Com respeito à terceira dimensão, a paz com o eco-sistema, o Budismo sempre acentuou a necessidade de uma coexistência criativa com a natureza. A benevolência de Sakyamuni não se limitava ao gênero humano; abrangia a todo ser vivo. As bases filosóficas para o desenvolvimento sustentável podem encontrar-se nesse tipo de simbioses com o resto do mundo natural. Uma visão filosófica assim, respalda um modo de vida que está em verdadeira harmonia com o eco-sistema.

Para resolver os desafios globais que afronta a humanidade, as medidas políticas, econômicas e científicas devem ir de mãos dadas com a reforma da condição humana. Temos que estabelecer um estilo de vida que garanta a conservação da energia, a possibilidade de reciclar os recursos e a consecução de valores espirituais.

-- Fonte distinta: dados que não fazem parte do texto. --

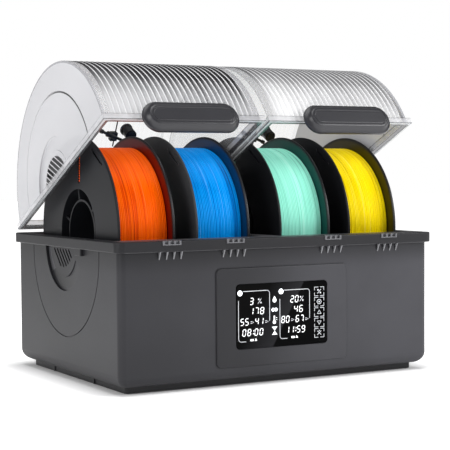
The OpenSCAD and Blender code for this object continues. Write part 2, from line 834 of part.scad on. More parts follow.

Teríamos que cultivar, como nosso objetivo supremo, uma consciência compartilhada acerca de nossa condição humana comum e uma profunda solidariedade com o organismo vivo que é a Terra. Enquanto avançamos para essa consciência, devemos desenvolver adequadamente nossa sabedoria para orientar as vertiginosas áreas da engenharia genética e das outras ciências humanas para fins benéficos. Nesse sentido, creio que as perspectivas religiosas e éticas podem e devem fazer uma importante contribuição.

Tenho a convicção de que um enfoque budista da paz possui uma importante base comum com outras tradições. Espero, sinceramente, que os círculos de amizade e de compreensão, baseados no diálogo, o intercâmbio e a cooperação, continuem a expandir-se sem cessar.